After completing the first of five 3 day residential courses, I had to write what was called a “leadership learning paper”. It was suggested that I should include in this paper my “Reflections on [my]learning from the experiences, discussions with colleagues and ideas that were developed [during the residential]”. I thought long and hard about what I had learned. During the three days residential, I was unsure about what, precisely, I was learning. At the conclusion of the three days I was still unsure. When I wrote the paper some two months later, I remained unsure.
There was, however, one part of that residential that resonated with me: we were shown a clip from a film about Ernest Shackleton’s Endurance expedition. The term heroic leadership was used in introducing the film. For many people, I think, Shackleton would epitomise leadership, certainly he does for me. The reason that, on this particular occasion, the Shacklton film struck such a chord with me, however, was because leaders like Shackleton are the exception not the rule. For as long as I have been interested in leadership (which, as I mention above is not that long), it has always seemed to me that much (the overwhelming majority, no doubt) of the literature on leadership concentrates on the exceptions (Shackleton, Churchill, Napoleon, choose whomever are your favourites to expand the list). Just one example must suffice. A book by John Adair entitled Inspiring Leadership has the subtitle Learning from Great Leaders. As the title and subtitle suggest, the book is a roll call of a plethora of historic leadership figures.

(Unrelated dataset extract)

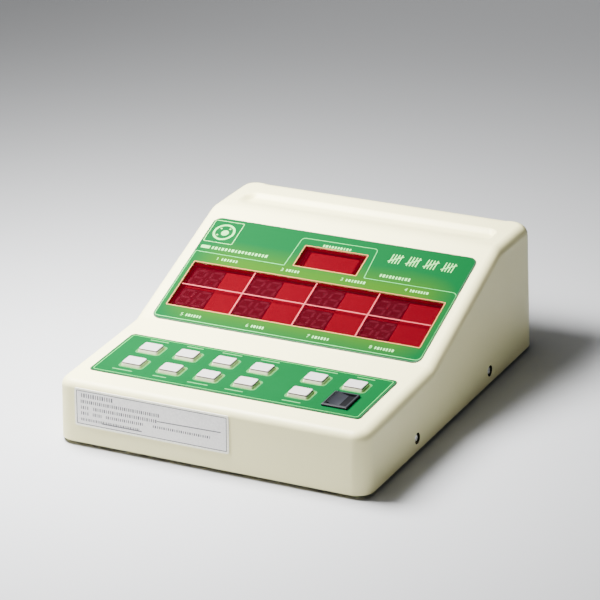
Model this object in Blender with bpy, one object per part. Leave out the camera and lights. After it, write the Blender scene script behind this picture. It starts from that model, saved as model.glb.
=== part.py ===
"""Differential cell counter: a bench instrument with a keypad deck, a sloped display face and a pen ledge.

Axes: X to the right, Y to the rear, Z up. The origin is the middle of the footprint, at the bottom of the feet.
"""

import math

import bmesh
import bpy
import numpy as np
from mathutils import Vector

MM = 0.001

# Clearances
SEAT_GAP = 0.3 * MM
FILM_GAP = 0.2 * MM

# Housing shell
HOUSING_WIDTH = 230.0 * MM
HOUSING_DEPTH = 292.6 * MM
HOUSING_WALL = 3.0 * MM
HOUSING_DRAFT = math.radians(1.5)
FRONT_CORNER_RADIUS = 12.0 * MM
REAR_CORNER_RADIUS = 22.0 * MM
SIDE_FILLET = 7.0 * MM
FRONT_FILLET = 5.5 * MM
REAR_FILLET = 18.0 * MM
DECK_FRONT_HEIGHT = 43.2 * MM
DECK_SLOPE = math.radians(2.1)
KNEE_Y = 109.0 * MM
KNEE_RADIUS = 6.0 * MM
LEDGE_HEIGHT = 92.0 * MM
CREST_RADIUS = 20.0 * MM

# Films, with their distances from the housing's sides and from the ends of the face that they lie on
FILM_THICKNESS = 0.4 * MM
KEYPAD_FILM_SIDE = 15.0 * MM
KEYPAD_FILM_DEPTH = 61.4 * MM
KEYPAD_FILM_FRONT = 20.7 * MM
KEYPAD_FILM_CORNER = 3.0 * MM
DISPLAY_FILM_SIDE = 13.1 * MM
DISPLAY_FILM_FRONT = 1.8 * MM
DISPLAY_FILM_REAR = 13.9 * MM
DISPLAY_FILM_CORNER = 6.0 * MM
KEYPAD_FILM_WIDTH = HOUSING_WIDTH - 2 * KEYPAD_FILM_SIDE
DISPLAY_FILM_WIDTH = HOUSING_WIDTH - 2 * DISPLAY_FILM_SIDE

# Windows in the display film, with the distances around them
WINDOW_COLUMNS = 4
WINDOW_ROWS = 2
WINDOW_SIDE = 5.9 * MM
WINDOW_PITCH_Y = 22.5 * MM
WINDOW_CORNER = 0.4 * MM
COUNTS_FRONT = 15.0 * MM
TOTAL_WIDTH = 47.4 * MM
TOTAL_DEPTH = 20.8 * MM
TOTAL_SPACE = 12.6 * MM
TOTAL_REAR = 14.8 * MM
FILTER_FLANGE = 3.0 * MM
FILTER_DEPTH = 5.0 * MM
FILTER_FACE = 2.0 * MM
COUNTS_WIDTH = DISPLAY_FILM_WIDTH - 2 * WINDOW_SIDE
COUNTS_DEPTH = WINDOW_ROWS * WINDOW_PITCH_Y
COUNTS_CENTRE = COUNTS_FRONT + COUNTS_DEPTH / 2
WINDOW_PITCH_X = COUNTS_WIDTH / WINDOW_COLUMNS
TOTAL_FRONT = COUNTS_FRONT + COUNTS_DEPTH + TOTAL_SPACE
TOTAL_CENTRE = TOTAL_FRONT + TOTAL_DEPTH / 2
DISPLAY_FILM_DEPTH = TOTAL_FRONT + TOTAL_DEPTH + TOTAL_REAR

# Display face: as long as its film needs, and as steep as the ledge's height asks
DISPLAY_LENGTH = DISPLAY_FILM_FRONT + DISPLAY_FILM_DEPTH + DISPLAY_FILM_REAR
KNEE_HEIGHT = DECK_FRONT_HEIGHT + KNEE_Y * math.tan(DECK_SLOPE)
DISPLAY_SLOPE = math.asin((LEDGE_HEIGHT - KNEE_HEIGHT) / DISPLAY_LENGTH)
LEDGE_FRONT_Y = KNEE_Y + DISPLAY_LENGTH * math.cos(DISPLAY_SLOPE)
LEDGE_DEPTH = HOUSING_DEPTH - LEDGE_FRONT_Y

# Pen tray in the ledge: its places across the ledge are shares of the ledge's depth
TRAY_SIDE = 15.5 * MM
TRAY_FRONT_SHARE = 0.08
TRAY_LOW_SHARE = 0.404
TRAY_REAR_SHARE = 0.506
TRAY_LOW_WIDTH = 3.0 * MM
TRAY_DEPTH = 3.6 * MM
TRAY_WALL = 2.5 * MM
TRAY_RIM_LIFT = 0.03 * MM
TRAY_ROUNDNESS = 0.75
TRAY_END_RUN = 6.0 * MM
TRAY_LENGTH = HOUSING_WIDTH - 2 * TRAY_SIDE
TRAY_FRONT_Y = LEDGE_FRONT_Y + TRAY_FRONT_SHARE * LEDGE_DEPTH
TRAY_LOW_Y = LEDGE_FRONT_Y + TRAY_LOW_SHARE * LEDGE_DEPTH
TRAY_REAR_Y = LEDGE_FRONT_Y + TRAY_REAR_SHARE * LEDGE_DEPTH

# Feet and base plate
FOOT_LIFT = 3.0 * MM
FOOT_DIAMETER = 18.0 * MM
FOOT_EDGE = 0.8 * MM
FOOT_SIDE = 24.0 * MM
FOOT_END = 24.0 * MM
BASE_RECESS = 1.0 * MM
BASE_THICKNESS = 1.2 * MM
TAB_WIDTH = 20.0 * MM
TAB_HEIGHT = 16.0 * MM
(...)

I do not for a moment suggest that this is wrong nor that we cannot learn from such leadership studies. However, the leadership that happens day in day out in colleges, schools, factories and other organizations, at all levels, I should suggest, is carried out by very ordinary people whose names will never enter the history books. People who have not been born great; will never achieve greatness, nor have it thrust upon them.
In Shakespeare’s Twelfth Night, the letter that Malvolio reads out aloud had been written with the design of tricking him into making a fool of himself with Olivia. The comedic effect of the letter notwithstanding, as so often with Shakespeare, the words offer an acute observation of human nature, albeit a minute section of it. A few leaders are born great (Churchill, Gladstone), some are driven to achieve greatness (Napoleon) and others have it thrust upon them (Shackleton). No doubt the three categories overlap (Churchill and the second world war). It is my contention that the overwhelming majority of leaders do not fall into any of those three categories. Many are born highly talented, many are driven to succeed and no doubt many find themselves in the right place at the right time to achieve something special. Whilst I have no empirical evidence to support the following assertion, and it may be that I am the only example of the type of person my assertion refers to, I suggest that many (by no means all) managers and leaders in education colleges, and perhaps all organizations, are, to coin an expression, cul-de-sac leaders. For lecturers in colleges, there is no choice but to enter management if they want to progress in their careers. There is only one road out from career stagnation. Some may regret setting out on that road; others rejoice and prove themselves highly competent leaders. Certainly, for me, it was a road I was very uncertain about taking. I hope I fall into the latter category. Any utterances I have made have been ones of relief rather than delight: it is for others to pronounce on my competence.
I am not sure that fear is the right word to describe how I felt about taking the management road. I had reached a point in my career where there was little or no challenge in what I was doing. I was most definitely uncertain about whether I had the qualities required to succeed as a manager. I believed then, as I do now, that there are few things that we can experience, however adverse they seem, from which we cannot gain. And I believe that I have gained enormously from my experiences of management and leadership. Whilst it would be no little use of hyperbole to say, with Eleanor Roosevelt, that my first leaderships steps forced me “to look fear in the face”, I certainly felt I was doing something that I was very unsure about.
In short, it is my contention that day to day leadership is exercised not by people who fall into one of Shakespeare’s elite triad but by people who are born competent, achieve competence of have competence thrust upon them.